- Prompt:
Give back the exact lines spanning from the line with "attach(skin, self.body)" to the line with "of the tail.", with both of those lines included and no others.
>> START Data block
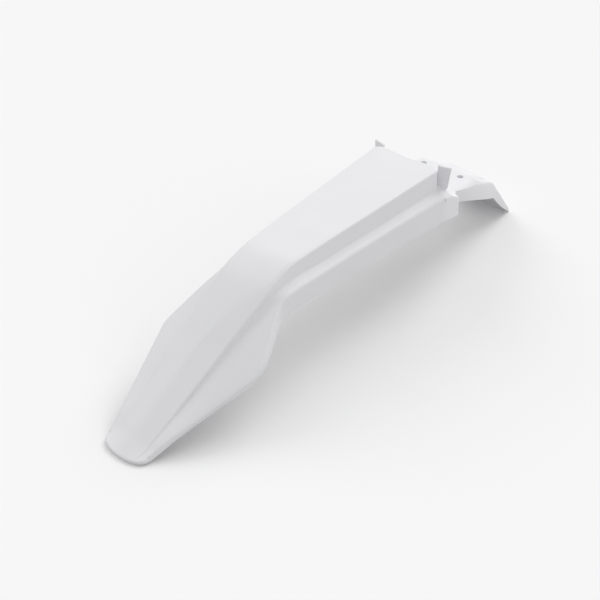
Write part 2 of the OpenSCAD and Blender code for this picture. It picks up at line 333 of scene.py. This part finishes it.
@dataclass(frozen=True)
class Stretch:
    """A range in millimetres with soft ends, measured from a line along the part.

    The line is given by knots of place from the tip and value, and is 0 without any. An end
    that isn't given lies past the part.
    """

    start: float = -1000.0
    full_from: float = -999.0
    full_to: float = 999.0
    end: float = 1000.0
    line: tuple[tuple[float, float], ...] = ()

    def share(self, value: float, place: float) -> float:
        """Find how fully a value lies in the range.

        Args:
            value: Distance or height in millimetres.
            place: Distance from the tip in millimetres.

        Returns:
            1 inside the range, 0 outside it, and a smooth change in its soft ends.
        """
        offset = value - self._line_at(place)
        rise = (offset - self.start) / (self.full_from - self.start)
        fall = (self.end - offset) / (self.end - self.full_to)
        part = max(0.0, min(1.0, rise, fall))
        return part * part * (3.0 - 2.0 * part)

    def _line_at(self, place: float) -> float:
        """Read the line at a distance from the tip.

        Args:
            place: Distance from the tip in millimetres.

        Returns:
            The line's value in millimetres.
        """
        if not self.line:
            return 0.0
        for (near, low), (far, high) in zip(self.line, self.line[1:]):
            if place <= far:
                return low + (high - low) * max(0.0, place - near) / (far - near)
        return self.line[-1][1]


@dataclass(frozen=True)
class Reworking:
    """A small change of form, worked into a stretch of the moulding by up to some millimetres."""

    name: str
    direction: Direction
    millimetres: float
    along: Stretch
    across: Stretch = Stretch()
    above: Stretch = Stretch()

    def apply(self, skin: bpy.types.Object, tip: float, floor: float) -> None:
        """Move the stretch, on both sides alike.

        Args:
            skin: The object whose mesh is changed.
            tip: Place of the tip along the part, in metres.
            floor: Height of the floor, in metres.
        """
        sides = (1, -1) if self.direction is Direction.OUTWARDS else (0,)
        for side in sides:
            group = skin.vertex_groups.new(name=f"{self.name}_{side}")
            for vertex in skin.data.vertices:
                if side * vertex.co.x < 0:
                    continue
                place = 1000.0 * (vertex.co.y - tip)
                weight = (
                    self.along.share(place, place)
                    * self.across.share(1000.0 * abs(vertex.co.x), place)
                    * self.above.share(1000.0 * (vertex.co.z - floor), place)
                )
                if weight > 0.0:
                    group.add([vertex.index], weight, "REPLACE")
            move = skin.modifiers.new(group.name, "DISPLACE")
            move.direction = self.direction.value
            move.mid_level = 0.0
            move.strength = (side or 1) * self.millimetres / 1000.0
            move.vertex_group = group.name
            bpy.ops.object.modifier_apply(modifier=move.name)


# Lines along the part: distance from the tip, and distance from the middle or height
# above the floor, all in millimetres.
TAIL_RIM_HEIGHT = ((573.0, 111.0), (684.0, 76.0), (742.0, 6.0))
TAIL_RIM_WIDTH = ((573.0, 50.0), (684.0, 43.5), (742.0, 41.5))
BLADE_RIM = ((0.0, 5.0), (20.0, 8.0), (41.0, 20.0), (151.0, 68.0), (205.0, 110.0))
PANEL_EDGE = ((20.0, 24.0), (151.0, 33.0), (215.0, 38.0), (250.0, 37.0), (310.0, 40.0))
CREASE = ((136.0, 3.0), (180.0, 16.5), (225.0, 33.0), (250.0, 32.0), (310.0, 35.0), (470.0, 43.8))
CREASE_HALF_WAY = ((136.0, 18.0), (225.0, 35.5), (250.0, 34.5), (310.0, 37.5))

# Stretches that two reworkings share.
BELOW_THE_BLADE_RIM = Stretch(full_to=-5.0, end=-2.0, line=BLADE_RIM)
ALONG_THE_BLADE_STEP = Stretch(44.0, 90.0, 205.0, 228.0)
ALONG_THE_TAIL_SHOULDER = Stretch(573.0, 598.0, 640.0, 700.0)
OUTER_PART_OF_THE_TAIL = Stretch(38.0, 47.0)

REWORKINGS = (
    Reworking(
        "undercut_of_the_blade_rim",
        Direction.OUTWARDS,
        -5.0,
        along=Stretch(24.0, 110.0, 152.0, 168.0),
        across=Stretch(26.0, 30.0),
        above=BELOW_THE_BLADE_RIM,
    ),
    Reworking(
        "deeper_blade_rim",
        Direction.UPWARDS,
        -4.0,
        along=Stretch(40.0, 110.0, 152.0, 168.0),
        across=Stretch(38.0, 44.0),
        above=BELOW_THE_BLADE_RIM,
    ),
    Reworking(
        "undercut_of_the_tip",
        Direction.BACKWARDS,
        1.6,
        along=Stretch(full_to=12.0, end=24.0),
        above=Stretch(full_to=1.6, end=3.0),
    ),
    Reworking(
        "deeper_foot_of_the_blade_step",
        Direction.UPWARDS,
        -1.6,
        along=ALONG_THE_BLADE_STEP,
        across=Stretch(0.1, 0.9, 3.0, 16.0, line=PANEL_EDGE),
    ),
    Reworking(
        "steeper_blade_step",
        Direction.OUTWARDS,
        -1.2,
        along=ALONG_THE_BLADE_STEP,
        across=Stretch(0.2, 0.8, 2.6, 6.0, line=PANEL_EDGE),
    ),
    Reworking(
        "ridge_of_the_crease",
        Direction.UPWARDS,
        1.1,
        along=Stretch(132.0, 172.0, 240.0, 300.0),
        across=Stretch(full_to=-1.0, end=1.0, line=CREASE_HALF_WAY),
    ),
    Reworking(
        "crisp_line_of_the_crease",
        Direction.UPWARDS,
        0.7,
        along=Stretch(134.0, 152.0, 300.0, 380.0),
        across=Stretch(-3.0, -0.6, 0.6, 3.0, line=CREASE),
    ),
    Reworking(
        "fillet_at_the_foot_of_the_lugs",
        Direction.UPWARDS,
        4.0,
        along=Stretch(518.0, 531.0, 545.0, 556.0),
        across=Stretch(44.0, 49.0, 58.0, 66.0),
        above=Stretch(90.0, 110.0, 140.0, 156.0),
    ),
    Reworking(
        "fuller_rear_of_the_panel",
        Direction.UPWARDS,
        1.8,
        along=Stretch(470.0, 515.0, 531.0, 546.0),
        across=Stretch(full_to=24.0, end=42.0),
    ),
    Reworking(
        "wider_shoulder_of_the_tail",
        Direction.OUTWARDS,
        5.8,
        along=ALONG_THE_TAIL_SHOULDER,
        across=OUTER_PART_OF_THE_TAIL,
    ),
    Reworking(
        "higher_shoulder_of_the_tail",
        Direction.UPWARDS,
        3.4,
        along=ALONG_THE_TAIL_SHOULDER,
        across=OUTER_PART_OF_THE_TAIL,
    ),
)


@dataclass
class MouldedShell:
    """The mudguard itself: one moulding with soft shading between its firm edges.

    The tip and the floor are places in the frame, in metres.
    """

    node: str = "mudguard"
    piece: str = "mudguard_moulding"
    body: str = "root"
    slot: str = "shell"
    tip: float = -0.588
    floor: float = -0.111
    crease_along: Stretch = Stretch(573.0, 577.0, 728.0, 734.0)
    crease_across: Stretch = Stretch(-3.4, -2.4, 1.5, 2.5, line=TAIL_RIM_WIDTH)
    crease_above: Stretch = Stretch(-3.4, -2.4, 4.0, 5.0, line=TAIL_RIM_HEIGHT)
    crease_passes: int = 2
    crease_least_share: float = 0.5
    outer_face_limit: float = -0.3
    reworkings: tuple[Reworking, ...] = REWORKINGS
    merge_distance: float = 0.00002
    smooth_angle: float = math.radians(34)
    flat_face_weight: int = 70
    finish: MouldedPolypropylene = field(default_factory=MouldedPolypropylene)

    def build(self, solid: bpy.types.Object) -> bpy.types.Object:
        """Copy the solid's surface, join its triangles, rework it and smooth its shading.

        Args:
            solid: The object of the solid that the frame loaded.

        Returns:
            The piece that shows in place of the plain solid.
        """
        bpy.ops.object.select_all(action="DESELECT")
        skin = bpy.data.objects.new(self.piece, solid.data.copy())
        skin.data.name = self.piece
        bpy.context.collection.objects.link(skin)
        skin.select_set(True)
        bpy.context.view_layer.objects.active = skin
        bpy.ops.object.mode_set(mode="EDIT")
        bpy.ops.mesh.select_all(action="SELECT")
        bpy.ops.mesh.remove_doubles(threshold=self.merge_distance)
        bpy.ops.mesh.select_all(action="DESELECT")
        bpy.ops.object.mode_set(mode="OBJECT")
        self._ease_tail_creases(skin)
        for reworking in self.reworkings:
            reworking.apply(skin, self.tip, self.floor)
        skin.vertex_groups.clear()
        bpy.ops.object.shade_smooth_by_angle(angle=self.smooth_angle)
        weighted = skin.modifiers.new("even_light", "WEIGHTED_NORMAL")
        weighted.keep_sharp = True
        weighted.weight = self.flat_face_weight
        bpy.ops.object.modifier_apply(modifier=weighted.name)
        skin.data.materials.clear()
        skin.data.materials.append(self.finish.build())
        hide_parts(self.node)
        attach(skin, self.body)
        return skin

    def _ease_tail_creases(self, skin: bpy.types.Object) -> None:
        """Ease the small fold that the solid's skin has along the two creases of the tail.

        Args:
            skin: The object whose mesh is eased, on its outer face alone.
        """
        for vertex in skin.data.vertices:
            place = 1000.0 * (vertex.co.y - self.tip)
            side = 1.0 if vertex.co.x > 0.0 else -1.0
            outer = side * vertex.normal.x + vertex.normal.z > self.outer_face_limit
            vertex.select = outer and (
                self.crease_along.share(place, place)
                * self.crease_across.share(1000.0 * abs(vertex.co.x), place)
                * self.crease_above.share(1000.0 * (vertex.co.z - self.floor), place)
                > self.crease_least_share
            )
        bpy.ops.object.mode_set(mode="EDIT")
        bpy.ops.mesh.vertices_smooth(
            factor=0.5, repeat=self.crease_passes, xaxis=True, yaxis=False, zaxis=True
        )
        bpy.ops.mesh.select_all(action="DESELECT")
        bpy.ops.object.mode_set(mode="OBJECT")


@dataclass(frozen=True)
class SoftLamp:
    """A broad lamp far away, placed by its compass bearing and its height above the floor.

    A bearing of 0 is behind the tail, -90 is the left side and 90 is the right side.
    """

    name: str
    strength: float
    bearing: float
    height: float
    spread: float = 40.0

    def build(self) -> bpy.types.Object:
        """Hang the lamp.

        Returns:
            The lamp object.
        """
        data = bpy.data.lights.new(self.name, "SUN")
        data.energy = self.strength
        data.angle = math.radians(self.spread)
        lamp = bpy.data.objects.new(self.name, data)
        lamp.rotation_euler = (
            math.radians(90.0 - self.height),
            0.0,
            math.radians(180.0 - self.bearing),
        )
        bpy.context.collection.objects.link(lamp)
        return lamp


@dataclass
class Studio:
    """A pale floor under an even sky, with soft lamps behind, to the left and to the right."""

    floor_size: float = 14.0
    sky_strength: float = 0.57
    sky_seen: str = "#F5F5F5"
    lamps: tuple[SoftLamp, ...] = (
        SoftLamp("softbox_behind", 1.27, 0.0, 42.0),
        SoftLamp("softbox_left", 0.58, -90.0, 40.0),
        SoftLamp("fill_on_the_right", 0.25, 100.0, 30.0),
    )
    paper: PaperSweep = field(default_factory=PaperSweep)

    def build(self, floor_height: float) -> None:
        """Make the floor, the sky and the lamps.

        Args:
            floor_height: Height of the floor, where the object rests.
        """
        self._floor(floor_height)
        self._sky()
        for lamp in self.lamps:
            lamp.build()

    def _floor(self, height: float) -> None:
        """Lay the paper sweep.

        Args:
            height: Height of the floor.
        """
        bpy.ops.object.select_all(action="DESELECT")
        bpy.ops.mesh.primitive_plane_add(size=self.floor_size, location=(0.0, 0.0, height))
        floor = bpy.context.active_object
        floor.name = "floor"
        bpy.ops.object.transform_apply(location=True, rotation=True, scale=True)
        floor.data.materials.append(self.paper.build())
        floor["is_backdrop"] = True

    def _sky(self) -> None:
        """Light the scene evenly, and show the paper's tone where nothing stands.

        The tone is for what the camera sees straight on, in a reflection or through glass.
        """
        world = bpy.data.worlds.new("studio_sky")
        bpy.context.scene.world = world
        world.use_nodes = True
        tree = world.node_tree
        tree.nodes.clear()
        output = add_node(tree, "ShaderNodeOutputWorld")
        light = add_node(
            tree,
            "ShaderNodeBackground",
            inputs={"Color": (1.0, 1.0, 1.0, 1.0), "Strength": self.sky_strength},
        )
        seen = add_node(
            tree, "ShaderNodeBackground", inputs={"Color": srgb(self.sky_seen), "Strength": 1.0}
        )
        mix = add_node(
            tree,
            "ShaderNodeMixShader",
            inputs={
                0: shown_ray(tree),
                1: light.outputs["Background"],
                2: seen.outputs["Background"],
            },
        )
        tree.links.new(mix.outputs["Shader"], output.inputs["Surface"])


@dataclass
class PhotographCamera:
    """The camera of the photograph, found from its perspective and the part's symmetry."""

    place: Vector3 = (0.7413, -1.1309, 0.7446)
    elevation: float = math.radians(35.5)
    azimuth: float = math.radians(41.0)
    lens_mm: float = 66.0
    sensor_mm: float = 36.0

    def build(self) -> bpy.types.Object:
        """Make the camera and set it as the scene's.

        Returns:
            The camera object.
        """
        data = bpy.data.cameras.new("photograph")
        data.lens = self.lens_mm
        data.sensor_width = self.sensor_mm
        data.clip_start = 0.01
        data.clip_end = 50.0
        camera = bpy.data.objects.new("photograph", data)
        camera.location = self.place
        camera.rotation_euler = (math.pi / 2 - self.elevation, 0.0, self.azimuth)
        bpy.context.collection.objects.link(camera)
        bpy.context.scene.camera = camera
        return camera


def plain_box(bounds: Sequence[Sequence[float]]) -> list[list[float]]:
    """Args:
        bounds: The box's lowest and highest corner.

    Returns:
        The two corners as lists that json can write.
    """
    return [[float(value) for value in corner] for corner in bounds]


def main() -> None:
    """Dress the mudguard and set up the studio."""
    logging.basicConfig(level=logging.INFO, format="%(name)s: %(message)s")
    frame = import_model()
    solid_box = plain_box(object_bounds())
    moulding = MouldedShell()
    shell = moulding.build(frame["nodes"][moulding.node])
    LOG.info("%s has %d faces", shell.name, len(shell.data.polygons))
    Studio().build(floor_height=solid_box[0][2])
    PhotographCamera().build()
    bpy.context.scene.view_settings.view_transform = "Standard"


if __name__ == "__main__":
    main()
>> END Data block
- Result below:
        attach(skin, self.body)
        return skin

    def _ease_tail_creases(self, skin: bpy.types.Object) -> None:
        """Ease the small fold that the solid's skin has along the two creases of the tail.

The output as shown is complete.